Royal Bank of Scotland is in the process of selling the first US commercial mortgage-backed securities deal for almost two years.


The bank’s US property division has packaged up $309m of new loans secured against US assets and is selling bonds secured against these loans to institutional investors.


Appetite for the bonds will be keenly watched by lenders both in the US and Europe. During the global financial downturn, the CMBS market on both sides of the Atlantic dried up completely due to the rapidly falling value of the properties against which loans were secured.


The type of deal undertaken by RBS – where a bank tries to package up loans to multiple borrowers and sell them to investors – is the first to take place in the US since June 2008.


The few multi-borrower CMBS deals conducted in the past two years have seen bonds sold to government-backed buyers, such as the Term Asset-Backed Securities Loan Facility (TALF) in the US, and the European Central Bank.


The loans against which the RBS bonds are secured are backed by 81 properties across the US. The largest is a $78m facility secured against a 1m sq ft shopping mall in Lubbock, Texas.


In Europe, the securitisation market threatened to spark back into life last summer, with three deals totalling almost £1.5bn well received by bond investors. Tesco undertook two CMBS deals using some of its superstore and distribution warehouse assets, and Land Securities raised £360m through the securitisation of its Queen Anne’s Gate office building in Victoria, W1.

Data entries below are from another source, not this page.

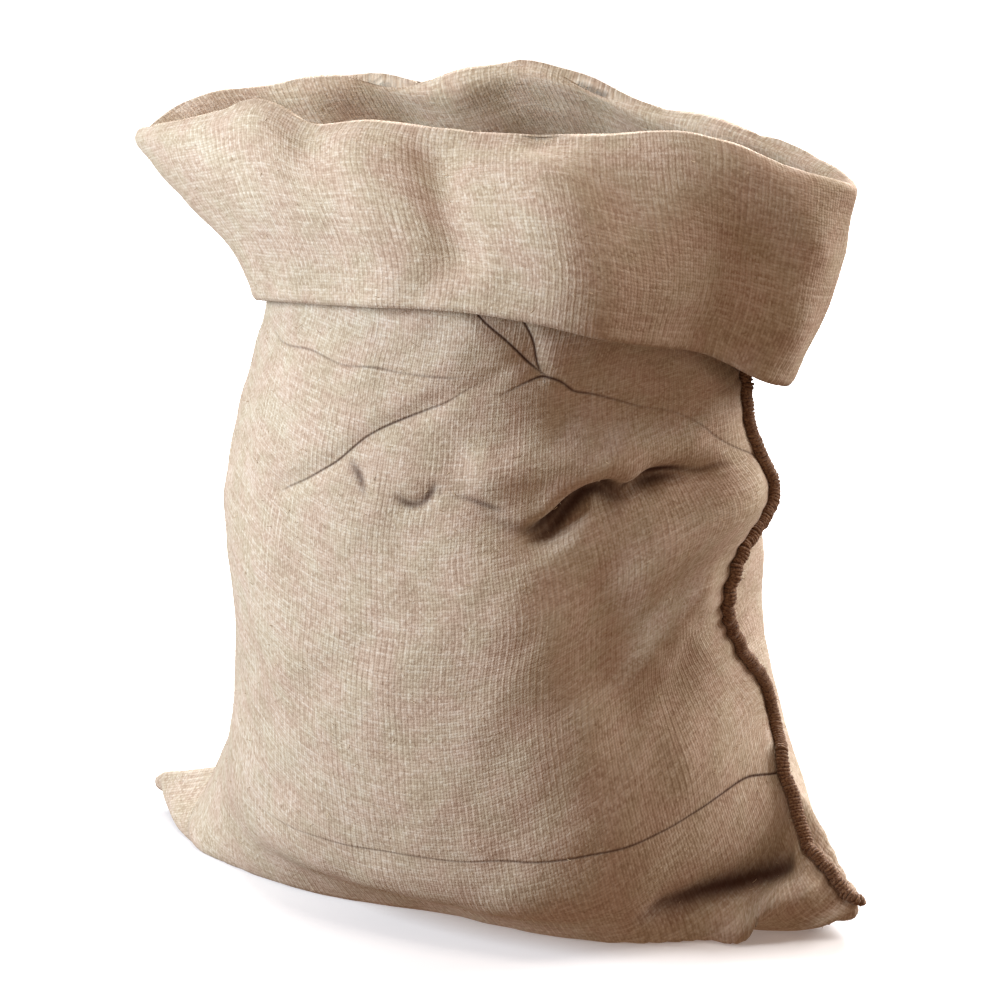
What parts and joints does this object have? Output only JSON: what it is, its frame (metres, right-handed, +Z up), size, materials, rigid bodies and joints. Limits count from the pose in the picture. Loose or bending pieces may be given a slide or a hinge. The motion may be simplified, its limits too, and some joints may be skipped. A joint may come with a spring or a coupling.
{
  "type": "burlap sack",
  "caption": "Empty woven jute sack standing open, with its mouth turned out into a deep cuff and an overcast seam down one side.",
  "frame": {"origin": "on the floor, under the middle of the sack's box", "axes": "+X to the sewn side, +Y to the back, +Z up to the open mouth"},
  "size_m": [0.6164, 0.3766, 0.6078],
  "materials": {
    "hessian": "loose plain weave of undyed jute, matt, with slubs",
    "seam_thread": "dark brown jute twine, closely overcast, matt"
  },
  "bodies": {
    "root": {"sack_cloth": "hessian", "side_seam": "seam_thread", "bottom_seam": "seam_thread"}
  },
  "joints": []
}
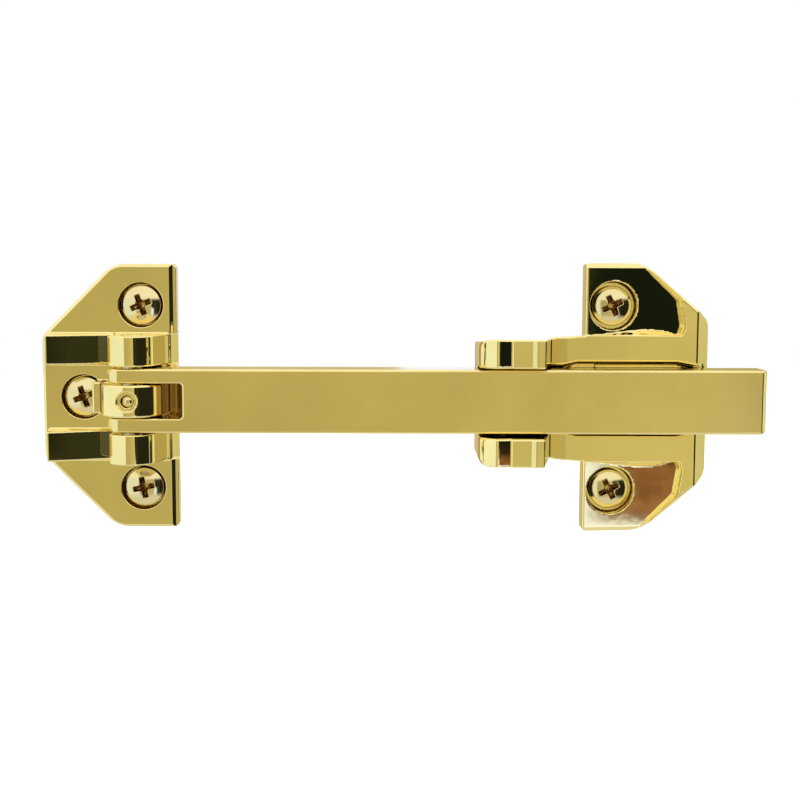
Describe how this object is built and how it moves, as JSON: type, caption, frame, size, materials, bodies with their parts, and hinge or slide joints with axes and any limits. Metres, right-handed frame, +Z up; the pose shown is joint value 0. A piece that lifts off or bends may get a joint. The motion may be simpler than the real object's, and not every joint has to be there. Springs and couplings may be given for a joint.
{
  "type": "swing bar door guard",
  "caption": "Swing-bar door guard: a bar hinged on one screwed plate lies between the claws of a catch plate and lets the door open only a little way.",
  "frame": {"origin": "on the hinge plate's flat back, right behind the hinge axis", "axes": "+X runs along the closed bar to its free end, +Z is up, and +Y points into the door from the mounting plane"},
  "size_m": [0.141, 0.0355, 0.053],
  "materials": {
    "polished_brass": "polished brass finish on a casting",
    "satin_brass": "fine brushed brass finish",
    "screw_brass": "brass-plated steel, lightly worn",
    "steel": "plain bright steel"
  },
  "bodies": {
    "frame_side": {"hinge_plate": "polished_brass", "friction_ball": "steel", "friction_spring": "steel", "friction_plug": "screw_brass", "hinge_screw_upper": "screw_brass", "hinge_screw_lower": "screw_brass", "hinge_screw_centre": "screw_brass"},
    "bar": {"swing_bar": "satin_brass", "hinge_pin": "steel"},
    "door_side": {"catch_plate": "polished_brass", "catch_stud": "steel", "catch_screw_upper": "screw_brass", "catch_screw_lower": "screw_brass", "catch_screw_centre": "screw_brass"}
  },
  "joints": [
    {"name": "bar_swing", "type": "hinge", "parent": "frame_side", "child": "bar", "pos_m": [0, -0.008, 0], "axis": [0, 0, -1], "range_deg": [0, 180]},
    {"name": "door_opening", "type": "slide", "parent": "frame_side", "child": "door_side", "axis": [1, 0, 0], "range_m": [0, 0.042]}
  ]
}
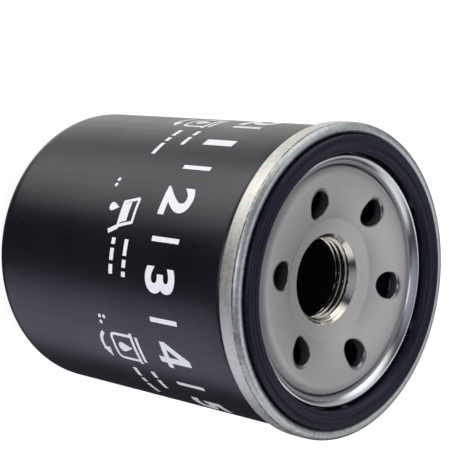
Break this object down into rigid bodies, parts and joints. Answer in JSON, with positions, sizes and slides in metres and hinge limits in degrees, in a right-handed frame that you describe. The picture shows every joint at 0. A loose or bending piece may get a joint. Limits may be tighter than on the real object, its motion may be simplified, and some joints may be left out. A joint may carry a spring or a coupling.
{
  "type": "oil filter",
  "caption": "Spin-on engine oil filter: black steel can with a rolled seam, dished threaded base plate with inlet holes, sealing gasket, pleated element, drain valve and bypass valve.",
  "frame": {"origin": "centre of the domed end's flat, on which the filter stands", "axes": "+Z along the filter's axis from the domed end to the threaded end; -Y is the side that carries the printed marks facing the viewer"},
  "size_m": [0.0722, 0.0722, 0.088],
  "materials": {
    "can_paint": "satin",
    "print_ink": "matte",
    "lid_zinc": "satin",
    "seam_sealant": "matte",
    "base_plate_steel": "satin",
    "gasket_rubber": "satin",
    "drain_valve_rubber": "satin",
    "cap_tinplate": "satin",
    "element_adhesive": "matte",
    "filter_paper": "matte",
    "tube_steel": "satin",
    "spring_steel": "satin",
    "valve_seal_rubber": "matte"
  },
  "bodies": {
    "root": {"can": "can_paint", "seaming_lid": "lid_zinc", "seam_sealant": "seam_sealant", "base_plate": "base_plate_steel", "gasket": "gasket_rubber", "drain_valve_diaphragm": "drain_valve_rubber", "top_end_cap": "cap_tinplate", "top_bond": "element_adhesive", "filter_media": "filter_paper", "media_clip": "cap_tinplate", "centre_tube": "tube_steel", "bottom_bond": "element_adhesive", "bottom_end_cap": "cap_tinplate", "bypass_cage": "tube_steel", "bypass_spring": "spring_steel", "support_spring": "spring_steel"},
    "drain_valve_lip": {"drain_valve_lip": "drain_valve_rubber"},
    "bypass_valve": {"bypass_disc": "tube_steel", "bypass_seal": "valve_seal_rubber", "bypass_stem": "spring_steel"}
  },
  "joints": [
    {"name": "drain_valve_open", "type": "slide", "parent": "root", "child": "drain_valve_lip", "axis": [0, 0, -1], "range_m": [0, 0.0015], "stiffness_N_per_m": 400, "springref_m": -0.002},
    {"name": "bypass_lift", "type": "slide", "parent": "root", "child": "bypass_valve", "axis": [0, 0, 1], "range_m": [0, 0.003], "stiffness_N_per_m": 900, "springref_m": -0.009, "deforming": ["bypass_spring"]}
  ]
}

However, no bank in Europe has attempted to parcel up new loans for sale in the general market since 2007.


RBS declined to comment.


Servicer supports istithmar loan


A default on the junior part of a  £253m loan secured by Barclays against the iconic Adelphi building in the Strand, WC2, owned by Istithmar, has been waived.


In spite of this breach – on the income cover ratio of the junior portion – the loan would not be transferred to special servicing, said Barclays, as the asset had no underlying cashflow issues. A breach of the 80% loan-to-value covenant was waived last year.


“Basically, Barclays Capital Mortgage Servicing will not be taking action,” said Michael Cox, analyst at Chalkhill Securities.